And Italy, like the rest of Old Europe, must figure out how to harness the economic energy from rising numbers of immigrants. Not only do the foreign-born provide raw manpower to replace the dwindling native population, they are the most active entrepreneurs. In 2005, Italy boasted a 15.4% rise in new businesses launched by immigrants, topping off a 137% jump over the past five years. "Compared to other parts of Europe, immigration is still young here," says Osama al Saghir, 22, president of the Young Muslim Association of Italy. "Italians need to open their eyes and not see us as a threat, but as a resource." Without immigrant workers paying taxes, he rightly notes, "pensions won't get paid."

If the under-40 generation really wants to rejuvenate Italy, it will have to stop waiting for permission from the old guard and push ahead itself. Matteo Renzi shocked everyone, including himself, when he won election as President of the province of Florence at the age of 29. Two years later, though, he says the Berlusconi-Prodi rematch — the pair faced off in 1996, when Prodi won — is a sad reminder of "how much the whole world outside has changed, while we stand still." Renzi says even young Italians are often lacking in that youthful dissatisfaction with the status quo so vital to initiating change. "They all show up at rallies in jacket and tie and fall in line. Where's the grit, the passion?" he asks. "You can be old at 80, but you can be old at 20 too." Renzi says his contemporaries need to grab power, not wait for it to be passed on to them. "I don't ask to have space because I'm 30, I ask to have space because I've got new ideas," he says. "And I believe I have these ideas because I'm 30."

And here and there, the crossroads of Italy's past and future is visibly emerging. You can see it in the ancient Sicilian city of Syracuse, on a stretch of coastline where Baroque palazzos and Greek ruins stand beside the eternal blue of the Mediterranean as signposts from Italy's history of rebirths. Here too is Sicily's only contemporary art museum, dreamed up in 2001 by a then 28-year-old city native, Salvatore Lacagnina. He wanted to bring the modern vision he'd acquired in Bologna and Milan back to his stolid hometown. And in a wired world, he can keep up with the cutting edge of art in New York City and Paris even from a backwater like Sicily.

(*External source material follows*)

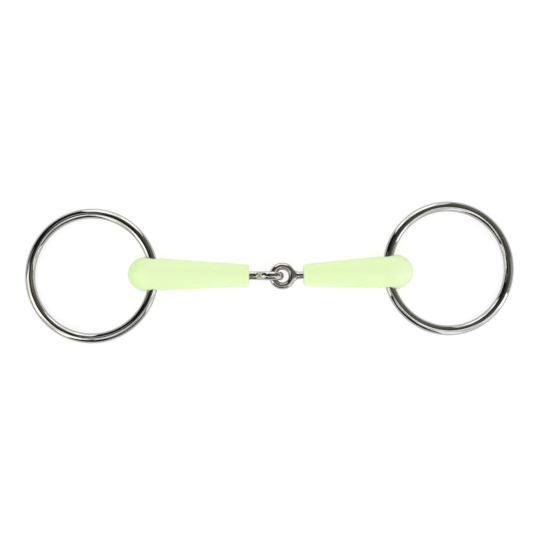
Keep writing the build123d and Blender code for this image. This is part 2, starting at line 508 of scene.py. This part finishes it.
# Light
def panel(name, centre, size, facing, tint, strips):
    """A lit panel of strips side by side, left to right, seen in reflections but not by the camera."""
    turned = Vector(facing).to_track_quat("-Z", "Y")
    along = turned @ Vector((-1, 0, 0))
    width = size[0] / len(strips)
    for i, radiance in enumerate(strips):
        light = bpy.data.lights.new(f"{name}_{i}", "AREA")
        light.shape = "RECTANGLE"
        light.size, light.size_y = width, size[1]
        light.energy = radiance * math.pi * width * size[1]
        light.color = tint
        lamp = bpy.data.objects.new(light.name, light)
        lamp.location = Vector(centre) + along * (i + 0.5 - len(strips) / 2) * width
        lamp.rotation_euler = turned.to_euler()
        lamp.visible_camera = False
        lamp.visible_diffuse = False
        bpy.context.scene.collection.objects.link(lamp)


panel("back", centre=(-0.004, 0.30, 0.12), size=(0.39, 0.25), facing=(0, -1, -0.1),
      tint=(1, 1, 0.97), strips=(1.4, 1.7, 1.2, 1.5, 1.6, 0.85))
panel("front_left", centre=(-0.23, -0.0715, 0.115), size=(0.19, 0.17), facing=(0.9, 0.44, -0.35),
      tint=(1, 0.98, 0.90), strips=(1.7, 1.0, 1.8, 1.4))
panel("front_right", centre=(0.2205, -0.119, 0.10), size=(0.245, 0.20), facing=(-0.433, 0.9, -0.15),
      tint=(0.98, 0.98, 1), strips=(1.6, 1.0, 0.75, 1.2))
panel("overhead", centre=(0.0, -0.09, 0.25), size=(0.48, 0.055), facing=(0, 0.34, -1),
      tint=(1, 0.99, 0.97), strips=(1.3, 1.7, 1.1, 0.7, 0.4, 0.8, 1.4, 1.1))
panel("high_front", centre=(-0.03, -0.25, 0.36), size=(0.36, 0.10), facing=(0, 0.6, -1),
      tint=(1, 0.99, 0.97), strips=(1.2, 0.5, 0.9, 1.2))
panel("card_above", centre=(0.02, 0.0, 0.40), size=(0.16, 0.12), facing=(0, 0, -1),
      tint=(1, 0.92, 0.84), strips=(0.14,))
panel("card_back_left", centre=(-0.22, 0.10, 0.32), size=(0.08, 0.08), facing=(0.6, -0.3, -1),
      tint=(0.93, 0.93, 1), strips=(0.5,))
panel("card_far", centre=(0.13, -0.50, 0.27), size=(0.46, 0.34), facing=(-0.2, 1, -0.5),
      tint=(1, 0.93, 0.90), strips=(0.05, 0.12, 0.08))
panel("card_left", centre=(-0.40, 0.06, 0.20), size=(0.10, 0.14), facing=(1, 0, -0.4),
      tint=(0.93, 0.95, 1), strips=(0.6, 0.25))
panel("card_right", centre=(0.40, -0.02, 0.16), size=(0.12, 0.12), facing=(-1, 0, -0.4),
      tint=(0.93, 0.96, 1), strips=(0.35,))

# Surroundings: a bright tent lights the bit, and reflections show a dim, uneven room instead
TENT_LEVEL = 1.07
TENT_LEAN = (0.0, -0.10, 0.0)
ROOM_STRETCH = (1.0, 1.0, 0.35)
ROOM_PATCH_SCALE = 4.2
ROOM_LEAN = (1.0, 0.2, 0.25)
ROOM_UNEVENNESS = 1.3
ROOM_RANGE = (-0.25, 1.55)
ROOM_DARKEST = (0.002, 0.002, 0.003)
ROOM_LIGHTEST = (0.17, 0.165, 0.13)
ROOM_TONES = (
    (0.42, (0.008, 0.008, 0.007)),
    (0.6, (0.04, 0.038, 0.032)),
    (0.78, (0.09, 0.086, 0.066)),
)


def room_colour(sky, direction):
    """Dim walls, brighter towards ROOM_LEAN, with upright patches."""
    upright = add_node(sky, "ShaderNodeVectorMath", {0: direction, 1: ROOM_STRETCH},
                       operation="MULTIPLY").outputs["Vector"]
    clutter = noise(sky, upright, ROOM_PATCH_SCALE, detail=3.0)
    lean = add_node(sky, "ShaderNodeVectorMath", {0: direction, 1: ROOM_LEAN},
                    operation="DOT_PRODUCT").outputs["Value"]
    uneven = add_node(sky, "ShaderNodeMath", {0: clutter, 1: ROOM_UNEVENNESS, 2: lean},
                      operation="MULTIPLY_ADD").outputs["Value"]
    wall = add_node(sky, "ShaderNodeValToRGB", {"Fac": mapped(sky, uneven, ROOM_RANGE, (0.0, 1.0))})
    wall.color_ramp.elements[0].color = (*ROOM_DARKEST, 1)
    wall.color_ramp.elements[1].color = (*ROOM_LIGHTEST, 1)
    for position, tone in ROOM_TONES:
        wall.color_ramp.elements.new(position).color = (*tone, 1)
    return wall.outputs["Color"]


world = bpy.data.worlds.new("studio")
bpy.context.scene.world = world
world.use_nodes = True
sky = world.node_tree
direction = add_node(sky, "ShaderNodeTexCoord").outputs["Generated"]
room = sky.nodes["Background"]
room.inputs["Strength"].default_value = 1.0
sky.links.new(room_colour(sky, direction), room.inputs["Color"])
forward = add_node(sky, "ShaderNodeVectorMath", {0: direction, 1: TENT_LEAN},
                   operation="DOT_PRODUCT").outputs["Value"]
level = add_node(sky, "ShaderNodeMath", {0: forward, 1: TENT_LEVEL}, operation="ADD").outputs["Value"]
tent = add_node(sky, "ShaderNodeBackground", {"Color": (1, 1, 1, 1), "Strength": level})
glossy = add_node(sky, "ShaderNodeLightPath").outputs["Is Glossy Ray"]
chosen = add_node(sky, "ShaderNodeMixShader", {0: glossy, 1: tent.outputs[0], 2: room.outputs[0]})
sky.links.new(chosen.outputs[0], sky.nodes["World Output"].inputs["Surface"])

# Camera
CAMERA_PLACE = Vector((-0.0319, -0.0251, 1.0))
CAMERA_AIM = Vector((-0.0022, 0.0036, 0.0))
CAMERA_ROLL = math.radians(1.27)
VIEW_WIDTH = 0.3191

ahead = (CAMERA_AIM - CAMERA_PLACE).normalized()
rightward = ahead.cross(Vector((0, 1, 0))).normalized()
turn = Matrix((rightward, rightward.cross(ahead), -ahead)).transposed()
camera_data = bpy.data.cameras.new("camera")
camera_data.sensor_width = 36
camera_data.lens = camera_data.sensor_width * CAMERA_PLACE.z / VIEW_WIDTH
camera = bpy.data.objects.new("camera", camera_data)
camera.location = CAMERA_PLACE
camera.rotation_euler = (turn @ Matrix.Rotation(-CAMERA_ROLL, 3, "Z")).to_euler()
bpy.context.scene.collection.objects.link(camera)
bpy.context.scene.camera = camera
bpy.context.scene.view_settings.view_transform = "Standard"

In his shows, he has made a point of melding old and new, exhibiting modern work in a Roman amphitheater and displaying archaeological artifacts in his contemporary gallery. All too often, he says, Italy's focus on preserving its vast store of crumbling treasures comes at the expense of creating something new. He says his countrymen should reverse the old cliché about the importance of knowing history in order to make things better today. Rather understand, he says, that "the past can't exist without the present." Back in 13th century Florence, both Giotto — and his master-teacher Cimabue — would applaud that young man's thinking.

With reporting by Francis X. Rocca/Milan.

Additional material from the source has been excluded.